__INFORMATION SUPPLIED__:
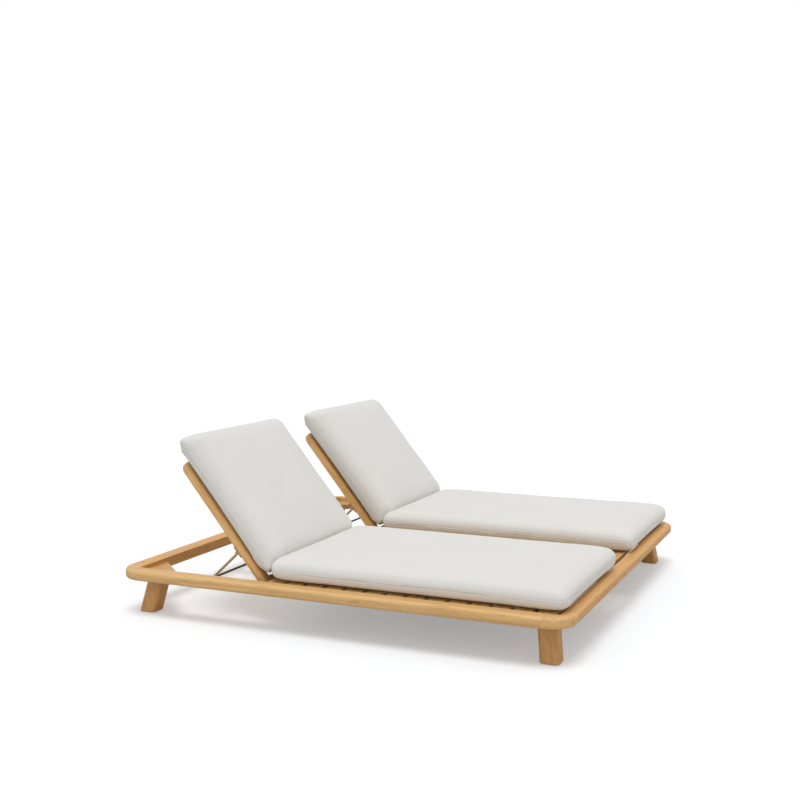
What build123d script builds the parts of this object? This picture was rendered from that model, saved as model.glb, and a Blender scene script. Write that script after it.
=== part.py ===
from build123d import *
import os
from math import cos, hypot, radians, sin, sqrt

# Double chaise lounger in teak: one low platform frame on four splayed legs, a slatted deck, and
# two reclining backrests side by side, each held up by a hinged metal prop in a notched rail.
# Millimetres. +X points to the foot end, +Y to the far side, +Z up.
# The origin lies on the floor under the middle of the frame.

# Platform frame
frame_length = 2050.0
frame_width = 2064.0
frame_top = 205.0
rail_height = 47.0
side_rail_width = 66.0
head_rail_width = 82.0
foot_rail_width = 56.0
corner_radius = 110.0
rail_round = 15.0
rail_arris = 3.0
tenon_length = 24.0
tenon_height = 18.0
tenon_shoulder = 14.0
joint_clearance = 0.2

# Corner gussets and legs
gusset_leg = 210.0
leg_size = 80.0
leg_corner = 17.0
leg_splay_x = 24.0
leg_splay_y = 40.0
leg_inset_x = 102.0
leg_inset_y = 118.0
leg_foot_chamfer = 3.0
glide_diameter = 44.0
glide_height = 6.0
glide_proud = 2.0
glide_edge = 1.0
leg_stud_diameter = 10.0
leg_stud_depth = 45.0
leg_stud_rise = 20.0

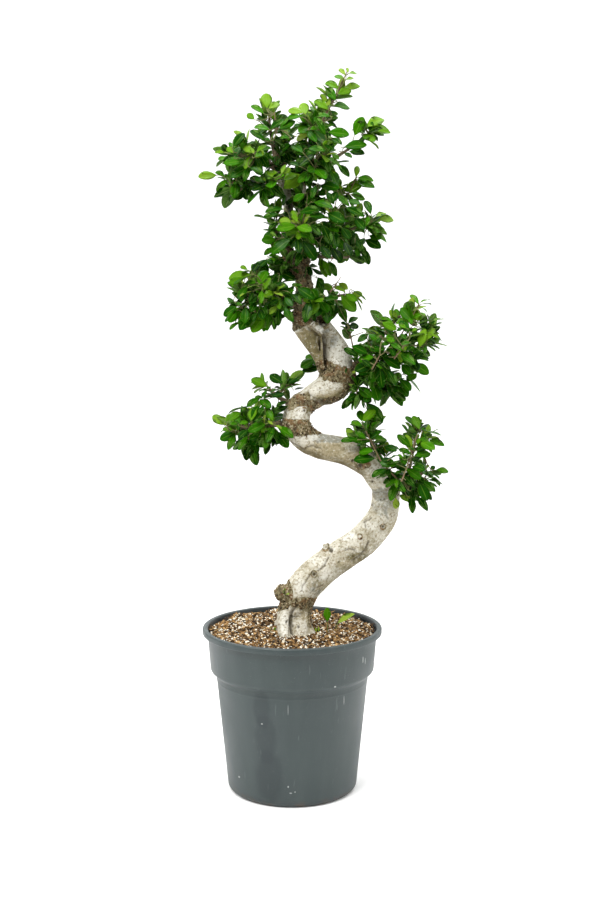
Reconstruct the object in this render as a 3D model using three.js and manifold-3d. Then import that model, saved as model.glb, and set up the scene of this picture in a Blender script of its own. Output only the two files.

__GIVEN INSTRUCTION__: Return nothing but the lines from the first line of the listing through the line with "joint_clearance = 0.2", please, keeping every one of them unchanged.

__WRITTEN REPLY__:
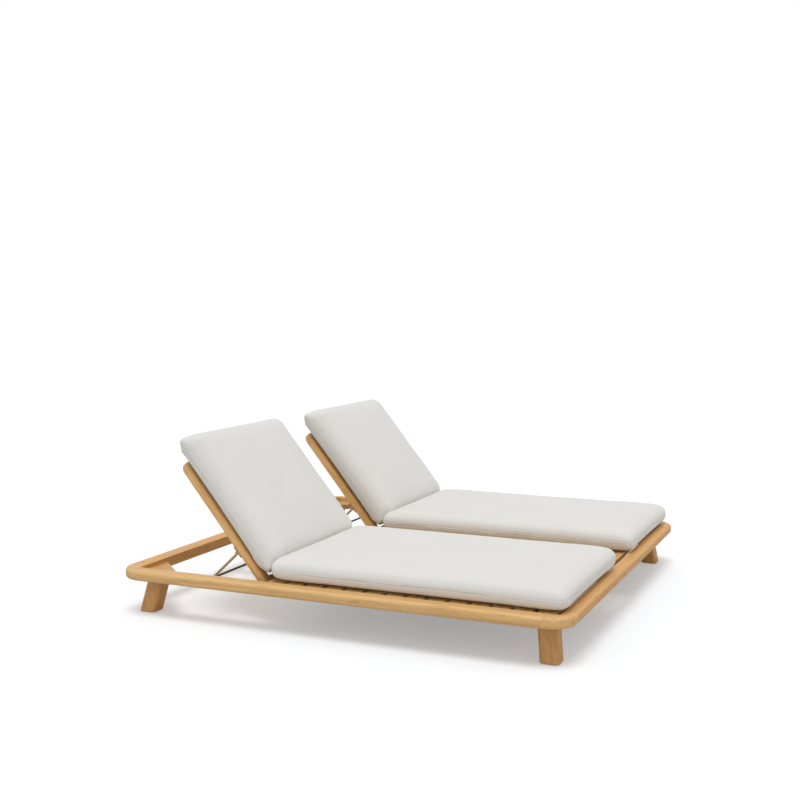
What build123d script builds the parts of this object? This picture was rendered from that model, saved as model.glb, and a Blender scene script. Write that script after it.
=== part.py ===
from build123d import *
import os
from math import cos, hypot, radians, sin, sqrt

# Double chaise lounger in teak: one low platform frame on four splayed legs, a slatted deck, and
# two reclining backrests side by side, each held up by a hinged metal prop in a notched rail.
# Millimetres. +X points to the foot end, +Y to the far side, +Z up.
# The origin lies on the floor under the middle of the frame.

# Platform frame
frame_length = 2050.0
frame_width = 2064.0
frame_top = 205.0
rail_height = 47.0
side_rail_width = 66.0
head_rail_width = 82.0
foot_rail_width = 56.0
corner_radius = 110.0
rail_round = 15.0
rail_arris = 3.0
tenon_length = 24.0
tenon_height = 18.0
tenon_shoulder = 14.0
joint_clearance = 0.2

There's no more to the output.